Except, in reality, it doesn’t. I started this series by pointing out the fact that the AG49 maximum illustrated rate is purely hypothetical in that it relies on the assumption of a constant cap throughout history. That’s why I’ve never, ever, under any circumstance advocated that the AG49 maximum illustrated rate serve as the baseline for a “reasonable” rate for Indexed UL. It’s a purely hypothetical figure. But that view doesn’t sit well with a lot of people selling Indexed UL because they want something concrete to show to their clients, something historically grounded. That’s why the hypothetical historical lookback methodology embedded in AG49 is so appealing. But, as I’ve shown, even the “historical” part of that equation is dicey and can’t be trusted. It’s not what it appears to be and isn’t fed with sufficient data to be reliable, even if you’re willing to suspend reality and assume that the cap never changes. The AG49 maximum illustrated rate formula betrays on both counts. That’s why, at the end of the day, the AG49 rate has literally nothing to do with expected performance for an Indexed UL product. It has no bearing. It is equivalent to using a dart board to select an illustrated rate – and a lot less fun.

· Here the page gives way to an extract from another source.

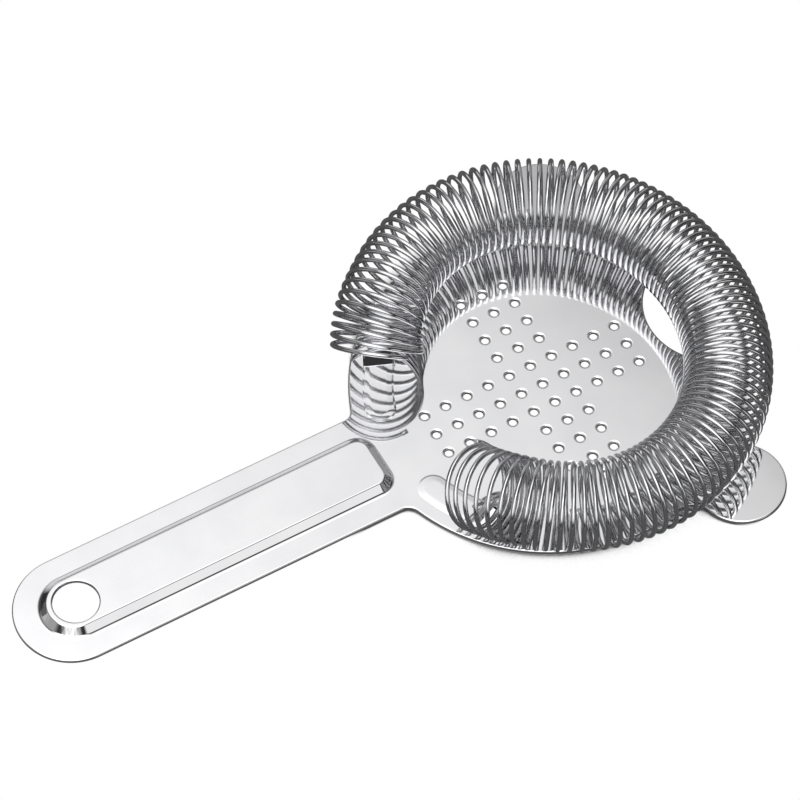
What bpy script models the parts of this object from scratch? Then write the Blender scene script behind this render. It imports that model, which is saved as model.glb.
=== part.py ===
"""Hawthorne strainer: a stamped steel plate with a handle, and a coil spring held on its two tabs.

The frame is +X from the handle towards the front of the disc and +Z towards the spring.
The plate lies on z = 0, and the origin is under the middle of the object's footprint.
All lengths are in metres.
"""
import math

import bmesh
import bpy
from mathutils import Matrix, Vector

# Driving dimensions of the plate.
HOLE_PITCH = 0.005
HOLE_RADIUS = 0.00105
THICKNESS = 0.0010
DISC_RADIUS = 0.0403
HANDLE_HALF_WIDTH = 0.0121
HANDLE_REACH = 0.12035
HANG_HOLE_RADIUS = 0.0047
HANG_HOLE_INSET = 0.01285
NECK_FILLET = 0.0025
EAR_RADIUS = 0.00935
EAR_X = 0.02225
EAR_Y = 0.0400
EAR_FILLET = 0.0040
NOTCH_RADIUS = 0.0140
NOTCH_X = 0.03975
NOTCH_ROUNDING = 0.0020
PATTERN_SHIFT = -0.0005

# The handle's pressed rib and the two pressed pads beside the neck.
RIB_HEIGHT = 0.0018
RIB_RUN = 0.0021
RIB_HALF_WIDTH = 0.0076
RIB_NECK_X = -0.0378
RIB_FAR_X = -0.1078
RIB_CORNER = 0.0043
GROOVE_WALL = 0.00055
GROOVE_EXTRA = 0.002
PAD_HEIGHT = 0.0004
PAD_RUN = 0.0006
PAD_HALF_WIDTH = 0.0034
PAD_RADIUS = 0.0341
PAD_START = math.radians(161.5)

# The tabs that hold the spring, each bent up out of its own window.
TAB_ANGLE = math.radians(142.6)
TAB_TURN = math.radians(15)
TAB_RADIUS = 0.0344
TAB_WIDTH = 0.0062
TAB_LENGTH = 0.0040
TAB_RISE = math.radians(60)
TAB_ROOT_BACK = 0.0003
TAB_ROOT_UP = 0.0002
WINDOW_LENGTH = 0.0042
WINDOW_WIDTH = 0.0068

# The spring: a coil bent into an open ring.
WIRE_RADIUS = 0.0005
COIL_RADIUS = 0.0085
COIL_GAP = 0.0003
COIL_TURNS = 102
POINTS_PER_TURN = 8
RING_RADIUS = 0.0362
RING_FORWARD = 0.0029
RING_OVAL = 0.0016
RING_SKEW = 0.0008
RING_START = math.radians(-149)
RING_END = math.radians(150)
RING_CROWDING = math.radians(6)
FIRST_TURN_ANGLE = math.radians(135)

# The coil's two ends lean back over the tabs, and the far one is also wider, higher and twisted.
END_FROM = math.radians(118)
END_TO = math.radians(146)
NEAR_END_LEAN = math.radians(34)
FAR_END_LEAN = math.radians(38)
FAR_END_YAW = math.radians(12)
FAR_END_LIFT = 0.0006
FAR_END_GROWTH = 0.0006
FAR_END_SHIFT = 0.0005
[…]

The fact that AG49 is neither reliable for its hypothetical assumption of a constant cap nor for its skewed and limited historical data raises a tough question. If not the AG49 maximum rate, then what is the “right” illustrated rate for Indexed UL? The simple answer is that there is no “right” illustrated rate, but there is a fair one – the option budget. The maximum AG49 rate represents a single scenario out of an infinite number. It is not to be trusted and was never intended to be trusted. The responsibility for showing reasonable illustrations is, has been and will always rest with the producer. Choose wisely – and conservatively.